▶ PROBLEM STATEMENT: Scan the material below for the string "This", and copy every line where it shows up.

▶ EXERCISE INPUT:
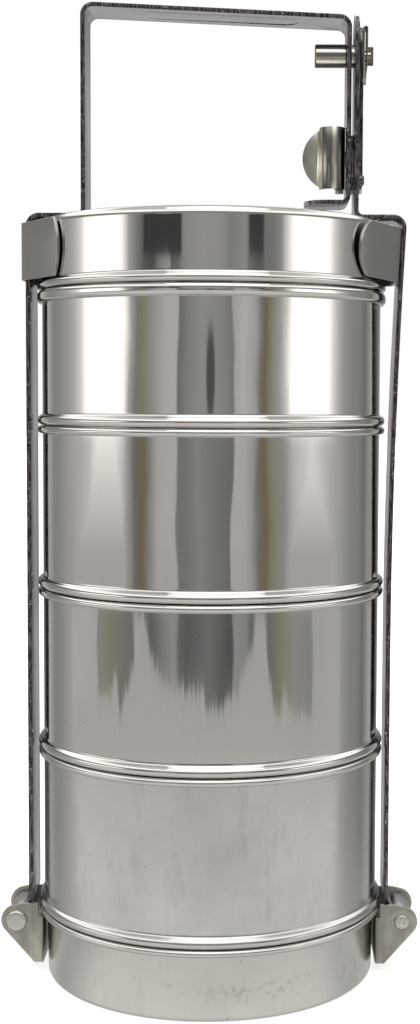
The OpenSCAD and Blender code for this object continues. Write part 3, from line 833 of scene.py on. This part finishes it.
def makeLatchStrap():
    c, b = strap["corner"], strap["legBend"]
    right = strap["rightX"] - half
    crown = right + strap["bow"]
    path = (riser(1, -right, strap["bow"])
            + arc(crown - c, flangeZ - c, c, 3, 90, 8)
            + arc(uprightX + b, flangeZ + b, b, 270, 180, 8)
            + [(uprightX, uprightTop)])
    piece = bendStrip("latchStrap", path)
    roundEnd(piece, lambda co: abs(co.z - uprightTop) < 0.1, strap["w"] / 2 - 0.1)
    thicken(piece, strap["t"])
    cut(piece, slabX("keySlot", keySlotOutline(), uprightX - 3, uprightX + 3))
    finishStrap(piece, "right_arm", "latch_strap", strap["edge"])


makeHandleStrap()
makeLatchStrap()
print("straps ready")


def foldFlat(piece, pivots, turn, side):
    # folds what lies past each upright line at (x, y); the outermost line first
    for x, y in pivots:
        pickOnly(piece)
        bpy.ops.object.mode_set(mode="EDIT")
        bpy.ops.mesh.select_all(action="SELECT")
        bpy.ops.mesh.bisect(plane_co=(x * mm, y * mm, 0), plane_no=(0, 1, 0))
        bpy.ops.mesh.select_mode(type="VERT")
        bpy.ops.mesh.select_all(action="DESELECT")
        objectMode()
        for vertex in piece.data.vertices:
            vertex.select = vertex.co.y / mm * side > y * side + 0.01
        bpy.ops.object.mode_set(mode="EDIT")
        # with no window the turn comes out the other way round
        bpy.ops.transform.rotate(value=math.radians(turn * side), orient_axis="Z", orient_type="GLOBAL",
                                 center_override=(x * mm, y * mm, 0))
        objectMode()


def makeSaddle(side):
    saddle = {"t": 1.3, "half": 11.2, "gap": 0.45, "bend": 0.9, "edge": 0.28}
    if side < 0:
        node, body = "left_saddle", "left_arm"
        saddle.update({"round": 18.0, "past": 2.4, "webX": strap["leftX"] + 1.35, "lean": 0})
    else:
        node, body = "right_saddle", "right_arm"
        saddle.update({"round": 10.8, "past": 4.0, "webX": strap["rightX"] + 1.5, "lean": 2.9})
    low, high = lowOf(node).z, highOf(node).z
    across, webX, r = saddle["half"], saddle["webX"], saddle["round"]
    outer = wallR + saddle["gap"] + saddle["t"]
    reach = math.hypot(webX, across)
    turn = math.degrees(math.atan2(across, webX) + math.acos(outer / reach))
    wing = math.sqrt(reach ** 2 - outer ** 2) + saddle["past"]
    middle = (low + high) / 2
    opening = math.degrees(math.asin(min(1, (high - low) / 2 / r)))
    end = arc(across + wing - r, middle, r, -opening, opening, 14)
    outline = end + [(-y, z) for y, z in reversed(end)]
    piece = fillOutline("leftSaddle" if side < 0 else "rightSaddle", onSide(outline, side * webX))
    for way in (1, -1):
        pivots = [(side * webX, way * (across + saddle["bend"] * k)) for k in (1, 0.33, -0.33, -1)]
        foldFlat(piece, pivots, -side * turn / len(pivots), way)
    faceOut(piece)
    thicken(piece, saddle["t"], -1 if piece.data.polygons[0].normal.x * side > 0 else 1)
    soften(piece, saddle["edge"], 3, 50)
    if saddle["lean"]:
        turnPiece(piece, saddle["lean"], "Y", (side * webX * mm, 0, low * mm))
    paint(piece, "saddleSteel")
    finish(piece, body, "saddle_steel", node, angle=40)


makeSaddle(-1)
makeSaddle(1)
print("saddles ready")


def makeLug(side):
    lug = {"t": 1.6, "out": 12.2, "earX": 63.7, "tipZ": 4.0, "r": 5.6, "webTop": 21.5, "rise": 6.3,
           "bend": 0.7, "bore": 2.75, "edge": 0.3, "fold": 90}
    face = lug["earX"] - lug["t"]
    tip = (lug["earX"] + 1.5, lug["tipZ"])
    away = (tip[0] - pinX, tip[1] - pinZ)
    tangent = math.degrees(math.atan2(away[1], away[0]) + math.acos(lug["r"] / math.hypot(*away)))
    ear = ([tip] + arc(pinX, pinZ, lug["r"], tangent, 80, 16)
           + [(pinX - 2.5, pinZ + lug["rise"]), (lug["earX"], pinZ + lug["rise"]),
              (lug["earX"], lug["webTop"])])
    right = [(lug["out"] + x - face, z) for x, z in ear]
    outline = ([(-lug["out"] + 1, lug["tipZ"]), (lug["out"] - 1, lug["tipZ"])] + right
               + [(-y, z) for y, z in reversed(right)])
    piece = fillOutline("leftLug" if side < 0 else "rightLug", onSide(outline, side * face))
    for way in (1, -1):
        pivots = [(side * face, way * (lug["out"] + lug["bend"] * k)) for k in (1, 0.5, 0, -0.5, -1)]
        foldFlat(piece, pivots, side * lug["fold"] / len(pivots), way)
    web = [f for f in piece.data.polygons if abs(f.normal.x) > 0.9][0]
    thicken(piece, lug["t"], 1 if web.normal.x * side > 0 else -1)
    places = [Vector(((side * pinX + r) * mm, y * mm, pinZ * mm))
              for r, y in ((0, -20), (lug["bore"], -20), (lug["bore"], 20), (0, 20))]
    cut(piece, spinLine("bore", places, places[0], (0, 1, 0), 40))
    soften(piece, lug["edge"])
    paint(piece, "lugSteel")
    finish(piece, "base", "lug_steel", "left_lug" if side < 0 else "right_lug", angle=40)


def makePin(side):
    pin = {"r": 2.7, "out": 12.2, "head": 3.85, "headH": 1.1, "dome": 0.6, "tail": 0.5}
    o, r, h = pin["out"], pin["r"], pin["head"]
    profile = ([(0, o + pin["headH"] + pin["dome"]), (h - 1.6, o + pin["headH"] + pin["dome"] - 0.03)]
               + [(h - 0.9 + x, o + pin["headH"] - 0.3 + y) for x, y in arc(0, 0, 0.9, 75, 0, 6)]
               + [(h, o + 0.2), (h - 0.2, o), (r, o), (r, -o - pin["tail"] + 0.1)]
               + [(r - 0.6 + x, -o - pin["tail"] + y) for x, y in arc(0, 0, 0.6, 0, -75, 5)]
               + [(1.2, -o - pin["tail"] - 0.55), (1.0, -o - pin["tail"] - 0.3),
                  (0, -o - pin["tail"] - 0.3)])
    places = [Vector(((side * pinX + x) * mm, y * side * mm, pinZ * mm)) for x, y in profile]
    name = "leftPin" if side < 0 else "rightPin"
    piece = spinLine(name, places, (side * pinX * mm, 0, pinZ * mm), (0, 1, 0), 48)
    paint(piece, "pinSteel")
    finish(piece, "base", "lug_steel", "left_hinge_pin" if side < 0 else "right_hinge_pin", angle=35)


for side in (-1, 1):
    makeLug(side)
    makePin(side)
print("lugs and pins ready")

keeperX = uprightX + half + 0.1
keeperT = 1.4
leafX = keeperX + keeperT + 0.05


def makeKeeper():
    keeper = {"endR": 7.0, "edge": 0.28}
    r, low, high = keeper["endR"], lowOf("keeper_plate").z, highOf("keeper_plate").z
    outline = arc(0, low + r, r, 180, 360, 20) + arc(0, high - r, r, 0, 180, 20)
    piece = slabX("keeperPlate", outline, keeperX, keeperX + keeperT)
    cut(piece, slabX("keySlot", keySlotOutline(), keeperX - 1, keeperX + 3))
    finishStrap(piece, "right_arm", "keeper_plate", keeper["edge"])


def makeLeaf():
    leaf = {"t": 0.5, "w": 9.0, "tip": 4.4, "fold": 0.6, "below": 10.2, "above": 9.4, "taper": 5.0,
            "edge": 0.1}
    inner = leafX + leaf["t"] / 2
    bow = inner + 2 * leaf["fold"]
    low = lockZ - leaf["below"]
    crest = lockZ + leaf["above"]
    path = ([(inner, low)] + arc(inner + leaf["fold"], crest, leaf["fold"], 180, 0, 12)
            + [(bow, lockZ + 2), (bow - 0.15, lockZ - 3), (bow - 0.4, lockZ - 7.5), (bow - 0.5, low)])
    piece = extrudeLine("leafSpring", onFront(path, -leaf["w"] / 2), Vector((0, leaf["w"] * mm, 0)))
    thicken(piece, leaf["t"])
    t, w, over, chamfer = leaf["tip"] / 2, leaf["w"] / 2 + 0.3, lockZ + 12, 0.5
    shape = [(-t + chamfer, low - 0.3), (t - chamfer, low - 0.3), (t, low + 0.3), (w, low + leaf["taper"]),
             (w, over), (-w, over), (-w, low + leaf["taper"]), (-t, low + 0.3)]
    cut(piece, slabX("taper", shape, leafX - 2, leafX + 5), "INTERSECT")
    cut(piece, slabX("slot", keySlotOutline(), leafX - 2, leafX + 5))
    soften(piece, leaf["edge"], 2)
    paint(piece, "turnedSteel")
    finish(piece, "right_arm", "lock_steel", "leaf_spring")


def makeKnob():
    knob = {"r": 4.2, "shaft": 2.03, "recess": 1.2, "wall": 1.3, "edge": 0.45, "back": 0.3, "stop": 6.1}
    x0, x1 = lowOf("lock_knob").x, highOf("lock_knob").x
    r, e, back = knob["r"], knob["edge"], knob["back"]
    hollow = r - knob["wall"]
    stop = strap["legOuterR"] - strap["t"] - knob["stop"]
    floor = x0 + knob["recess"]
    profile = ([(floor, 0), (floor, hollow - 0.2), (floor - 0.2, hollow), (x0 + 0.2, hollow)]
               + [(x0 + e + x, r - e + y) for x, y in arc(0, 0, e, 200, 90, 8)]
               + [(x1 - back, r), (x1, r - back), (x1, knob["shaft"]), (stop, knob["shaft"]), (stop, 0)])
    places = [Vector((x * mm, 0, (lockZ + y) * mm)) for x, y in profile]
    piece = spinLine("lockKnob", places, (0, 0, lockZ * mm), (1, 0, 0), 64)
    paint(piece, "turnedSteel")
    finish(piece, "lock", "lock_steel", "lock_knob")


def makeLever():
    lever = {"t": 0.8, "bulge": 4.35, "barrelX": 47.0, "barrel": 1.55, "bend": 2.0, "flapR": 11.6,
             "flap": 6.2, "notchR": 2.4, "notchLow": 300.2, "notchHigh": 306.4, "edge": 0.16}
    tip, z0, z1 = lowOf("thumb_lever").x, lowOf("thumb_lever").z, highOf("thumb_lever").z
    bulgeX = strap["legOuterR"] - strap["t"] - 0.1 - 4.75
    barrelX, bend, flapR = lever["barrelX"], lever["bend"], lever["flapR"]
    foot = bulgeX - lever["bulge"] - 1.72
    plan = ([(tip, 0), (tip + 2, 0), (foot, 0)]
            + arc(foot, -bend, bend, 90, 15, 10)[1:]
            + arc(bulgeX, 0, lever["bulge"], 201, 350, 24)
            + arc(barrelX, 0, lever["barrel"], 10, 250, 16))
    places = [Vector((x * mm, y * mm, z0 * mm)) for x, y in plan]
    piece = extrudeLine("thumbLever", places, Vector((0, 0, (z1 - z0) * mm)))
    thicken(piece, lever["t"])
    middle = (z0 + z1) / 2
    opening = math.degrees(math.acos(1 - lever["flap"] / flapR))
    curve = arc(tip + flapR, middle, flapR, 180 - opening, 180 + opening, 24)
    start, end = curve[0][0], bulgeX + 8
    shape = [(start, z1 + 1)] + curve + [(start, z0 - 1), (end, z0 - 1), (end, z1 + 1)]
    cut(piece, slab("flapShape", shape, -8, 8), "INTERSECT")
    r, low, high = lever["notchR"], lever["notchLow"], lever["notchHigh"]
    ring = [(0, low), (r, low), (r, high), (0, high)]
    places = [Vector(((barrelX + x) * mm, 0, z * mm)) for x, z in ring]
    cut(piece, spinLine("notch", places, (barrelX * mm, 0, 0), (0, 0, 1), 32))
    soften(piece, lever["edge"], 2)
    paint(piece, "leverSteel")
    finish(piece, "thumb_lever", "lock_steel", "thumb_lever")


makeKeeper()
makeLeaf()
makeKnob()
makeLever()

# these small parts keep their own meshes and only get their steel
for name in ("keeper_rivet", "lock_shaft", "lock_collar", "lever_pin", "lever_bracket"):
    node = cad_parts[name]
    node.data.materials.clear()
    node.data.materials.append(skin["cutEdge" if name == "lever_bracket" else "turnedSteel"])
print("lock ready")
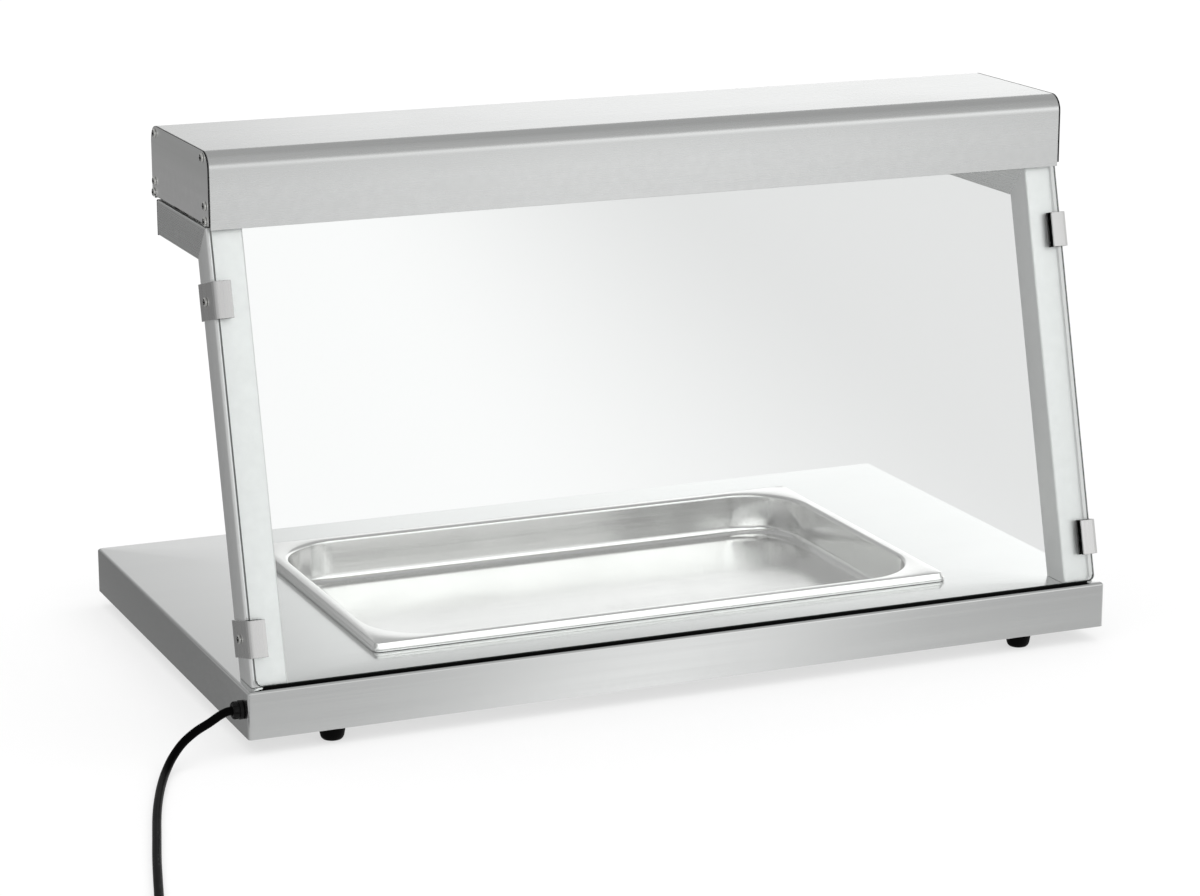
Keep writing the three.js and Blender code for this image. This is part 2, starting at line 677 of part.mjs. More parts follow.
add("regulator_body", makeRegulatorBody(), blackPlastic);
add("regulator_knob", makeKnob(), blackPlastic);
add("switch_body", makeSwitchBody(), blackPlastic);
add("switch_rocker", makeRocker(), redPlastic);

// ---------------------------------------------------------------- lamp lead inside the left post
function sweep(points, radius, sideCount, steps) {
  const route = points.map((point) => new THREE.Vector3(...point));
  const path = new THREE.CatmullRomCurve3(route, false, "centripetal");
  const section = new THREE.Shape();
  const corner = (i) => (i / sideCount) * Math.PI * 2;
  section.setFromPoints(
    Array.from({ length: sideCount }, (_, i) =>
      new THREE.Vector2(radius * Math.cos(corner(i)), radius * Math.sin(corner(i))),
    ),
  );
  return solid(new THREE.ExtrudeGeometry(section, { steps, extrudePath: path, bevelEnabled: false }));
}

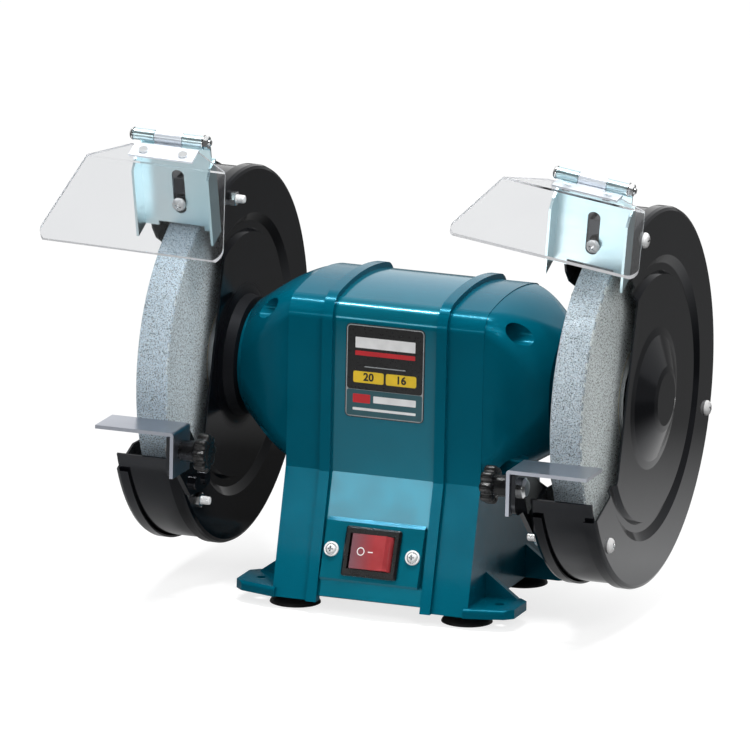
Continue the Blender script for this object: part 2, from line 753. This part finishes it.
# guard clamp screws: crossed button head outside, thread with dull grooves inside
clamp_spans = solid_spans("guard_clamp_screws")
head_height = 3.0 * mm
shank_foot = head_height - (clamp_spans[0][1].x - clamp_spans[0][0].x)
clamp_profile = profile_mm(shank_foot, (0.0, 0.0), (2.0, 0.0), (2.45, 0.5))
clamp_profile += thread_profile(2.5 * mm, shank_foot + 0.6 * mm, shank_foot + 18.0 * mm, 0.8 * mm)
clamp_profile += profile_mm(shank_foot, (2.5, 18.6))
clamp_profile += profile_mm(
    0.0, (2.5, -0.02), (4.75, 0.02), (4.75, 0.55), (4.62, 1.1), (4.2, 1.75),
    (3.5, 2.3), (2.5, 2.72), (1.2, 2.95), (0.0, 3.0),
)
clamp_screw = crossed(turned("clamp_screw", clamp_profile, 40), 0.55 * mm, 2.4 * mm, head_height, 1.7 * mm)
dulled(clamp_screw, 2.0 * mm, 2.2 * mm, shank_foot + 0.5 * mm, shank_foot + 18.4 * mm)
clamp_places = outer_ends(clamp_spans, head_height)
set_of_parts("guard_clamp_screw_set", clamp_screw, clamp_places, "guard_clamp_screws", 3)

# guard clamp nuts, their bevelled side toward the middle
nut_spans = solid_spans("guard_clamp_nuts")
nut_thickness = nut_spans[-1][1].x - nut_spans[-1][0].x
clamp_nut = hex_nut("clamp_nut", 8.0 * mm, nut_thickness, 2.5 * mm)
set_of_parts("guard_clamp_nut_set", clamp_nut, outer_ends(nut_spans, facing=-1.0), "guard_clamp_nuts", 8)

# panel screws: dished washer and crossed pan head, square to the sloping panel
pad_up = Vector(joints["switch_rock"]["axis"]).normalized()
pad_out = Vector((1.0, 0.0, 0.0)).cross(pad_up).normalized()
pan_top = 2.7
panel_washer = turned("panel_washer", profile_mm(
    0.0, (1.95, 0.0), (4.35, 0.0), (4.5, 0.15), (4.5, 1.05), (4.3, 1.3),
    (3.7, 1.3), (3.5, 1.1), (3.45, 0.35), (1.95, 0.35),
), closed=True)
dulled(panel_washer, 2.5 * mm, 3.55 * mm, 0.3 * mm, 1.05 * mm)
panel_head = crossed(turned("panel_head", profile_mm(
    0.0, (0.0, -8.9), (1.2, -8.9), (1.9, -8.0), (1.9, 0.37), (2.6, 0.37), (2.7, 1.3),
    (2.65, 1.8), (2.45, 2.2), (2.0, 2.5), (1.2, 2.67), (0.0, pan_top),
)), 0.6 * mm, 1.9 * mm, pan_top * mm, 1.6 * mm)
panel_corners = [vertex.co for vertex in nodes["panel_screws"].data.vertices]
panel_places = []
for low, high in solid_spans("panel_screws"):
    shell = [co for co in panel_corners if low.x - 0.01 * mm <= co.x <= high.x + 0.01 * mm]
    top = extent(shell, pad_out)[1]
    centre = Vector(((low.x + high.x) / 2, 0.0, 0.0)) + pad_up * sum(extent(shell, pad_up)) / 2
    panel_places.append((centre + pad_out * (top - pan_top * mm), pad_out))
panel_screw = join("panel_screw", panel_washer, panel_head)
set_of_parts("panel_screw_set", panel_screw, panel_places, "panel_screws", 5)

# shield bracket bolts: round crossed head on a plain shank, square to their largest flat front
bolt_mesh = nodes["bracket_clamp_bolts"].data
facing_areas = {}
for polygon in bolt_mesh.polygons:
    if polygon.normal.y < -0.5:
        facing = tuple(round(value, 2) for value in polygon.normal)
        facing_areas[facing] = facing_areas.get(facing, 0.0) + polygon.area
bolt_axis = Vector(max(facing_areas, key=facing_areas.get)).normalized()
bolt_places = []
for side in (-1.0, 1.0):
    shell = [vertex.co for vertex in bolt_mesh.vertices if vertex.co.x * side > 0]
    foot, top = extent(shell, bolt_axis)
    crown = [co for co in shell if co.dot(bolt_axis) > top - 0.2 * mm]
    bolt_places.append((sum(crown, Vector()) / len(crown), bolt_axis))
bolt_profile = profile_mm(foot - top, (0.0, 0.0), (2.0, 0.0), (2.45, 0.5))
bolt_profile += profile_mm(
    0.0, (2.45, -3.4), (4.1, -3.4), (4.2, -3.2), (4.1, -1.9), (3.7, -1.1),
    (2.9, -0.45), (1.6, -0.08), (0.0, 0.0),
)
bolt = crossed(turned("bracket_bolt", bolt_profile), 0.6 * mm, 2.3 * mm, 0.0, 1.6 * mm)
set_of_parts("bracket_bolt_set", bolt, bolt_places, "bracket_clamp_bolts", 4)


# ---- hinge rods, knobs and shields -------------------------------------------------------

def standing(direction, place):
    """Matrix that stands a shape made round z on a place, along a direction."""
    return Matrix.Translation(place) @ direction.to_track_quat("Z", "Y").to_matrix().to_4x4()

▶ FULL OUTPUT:
The OpenSCAD and Blender code for this object continues. Write part 3, from line 833 of scene.py on. This part finishes it.
Keep writing the three.js and Blender code for this image. This is part 2, starting at line 677 of part.mjs. More parts follow.
Continue the Blender script for this object: part 2, from line 753. This part finishes it.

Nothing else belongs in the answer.